When I was really getting into all this long-distance stuff, I heard there was a lady cop down the street who used to get up at 4 in the morning and with a flashlight run up to Castro Peak before she went to work. She’s the one responsible for getting me started going up to Castro Peak. I’ve done that just about every Wednesday for 15 years or so. The route I take to Castro Peak is a fire road; it’s called Bulldog Motorway, and it’s generally a switchback trail. On the way up, you pass a waterfall this time of year, and you cross a little stream.

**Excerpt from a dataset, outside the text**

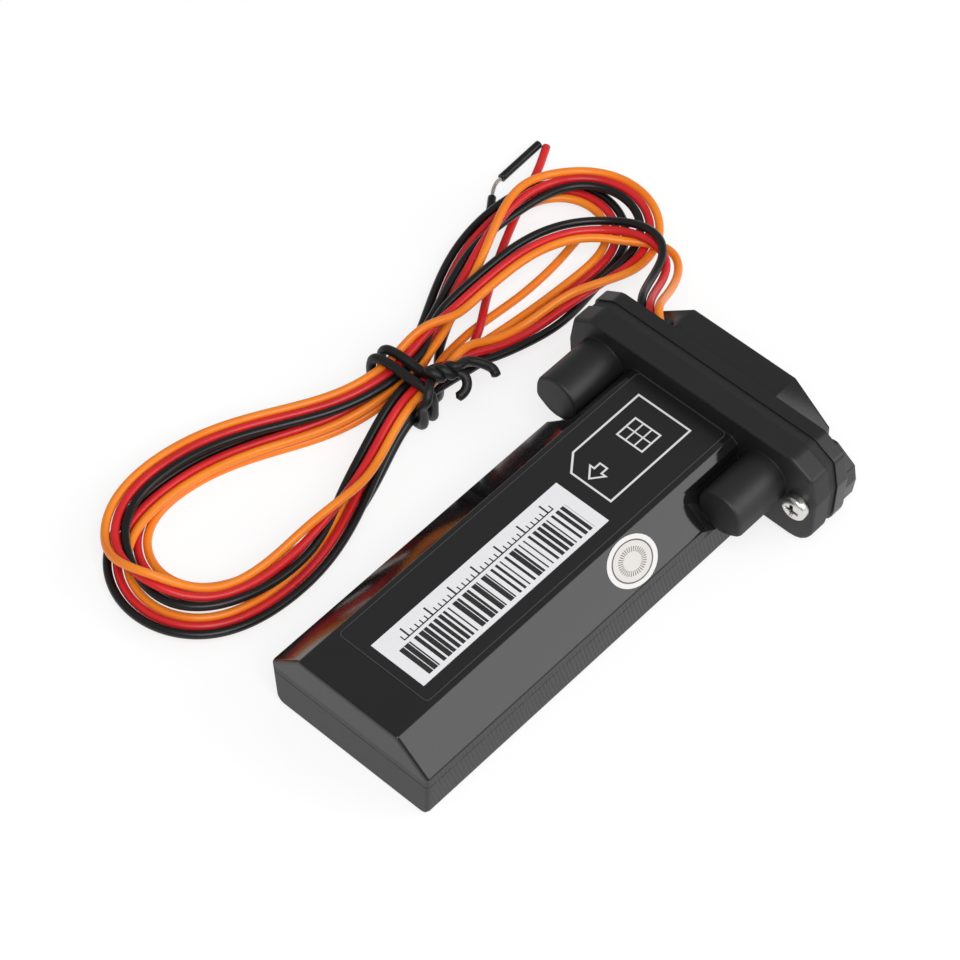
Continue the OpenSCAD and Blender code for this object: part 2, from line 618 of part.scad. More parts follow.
// Each loop: its side of the tie, the middle and radius of its round end, how many degrees its two runs lean,
// the pulls of its runs as shares of its length, its layer going out and coming back, the ribbon's turn
// at its start, middle and end, and the shares of its length where those turns start and stop
loops = [
    [-1, [-31.6, 43.4], 13.2, [6, 18], [0.3, 0.5, 0.5, 0.3], [2, 2], [0, 180, 0], [[0.44, 0.64], [0.66, 0.9]]],
    [1, [52.4, 40.6], 10.9, [0, 0], [0.3, 0.55, 0.5, 0.36], [2, 1], [180, 0, 180], [[0.21, 0.4], [0.6, 0.82]]],
    [-1, [-34.1, 40.6], 13.2, [8, 14], [0.35, 0.5, 0.5, 0.36], [1, 1], [180, 180, 180], [[0, 0.1], [0.9, 1]]],
    [1, [50, 43.9], 9.6, [0, 10], [0.4, 0.5, 0.5, 0.34], [1, 0], [180, 180, 180], [[0, 0.1], [0.9, 1]]],
    [-1, [-30.6, 43.6], 10.8, [5, 22], [0.36, 0.45, 0.6, 0.34], [0, 0], [180, 180, 180], [[0, 0.1], [0.9, 1]]]
];
// Shares of a loop over which it comes down a layer, and up to which the upper pass still turns
climb_shares = [0.86, 1];
turn_share = 0.4;
// Rings of a loop's run out, round end and run back, and of the run from the hank's start to the tie
loop_rings = [9, 7, 8];
start_rings = 7;
// Pulls of that first run, at its start and at the tie
start_pull = 9;
tie_pull = 8;
// Shares of that run over which it comes down to the upper layer
start_shares = [0.2, 0.95];
hank_sides = 6;

function bezier(a, b, c, d, t) = let(u = 1 - t)
    u * u * u * a + 3 * u * u * t * b + 3 * u * t * t * c + t * t * t * d;
function ease(t) = let(u = min(max(t, 0), 1)) u * u * (3 - 2 * u);
function ramp(s, shares) = ease((s - shares[0]) / (shares[1] - shares[0]));
function layer_z(layer) = wire_d / 2 + layer * layer_step;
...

Usually on the way up the hill, you’re so tired that you’re just thinking of getting to the top. On the way down, you’re just coasting; if nobody’s with me I sing or I recite poetry. My favorite is to sing musical comedies. Sometimes I’ll come upon some hikers and sort of surprise them; I’ll be singing at the top of my voice.

Also, I’ve always liked Shakespeare soliloquies and I know two or three of those that I learned in high school that I can recite. I started going through Shakespeare’s quotations that I could adapt to the discipline of running and keeping in shape. He says, “Delays have dangerous ends.” If you’re going to get in a health program, you can’t put it off, you’ve just got to do it.

Another Shakespeare quote that is apropos to running says, “Is it not strange that desire should so many years outlive performance?” He’s got dozens and dozens of little zingers that I find amusing and entertaining.

I was thinking about the fountain of youth in regards to exercise. You always envision it to be a little brook someplace with trees around it and you walk down and you take a sip, and you have eternal youth. Well, my idea is that there is a fountain of youth, but they put it on a hill, you see, and you have to walk up the hill to get the water. And the other thing is, you can’t just take one sip, you have to go up every day to get a sip, you’ve got to keep going up and back and up and back. Well, you don’t find youth; what you do is you hold off age a little bit.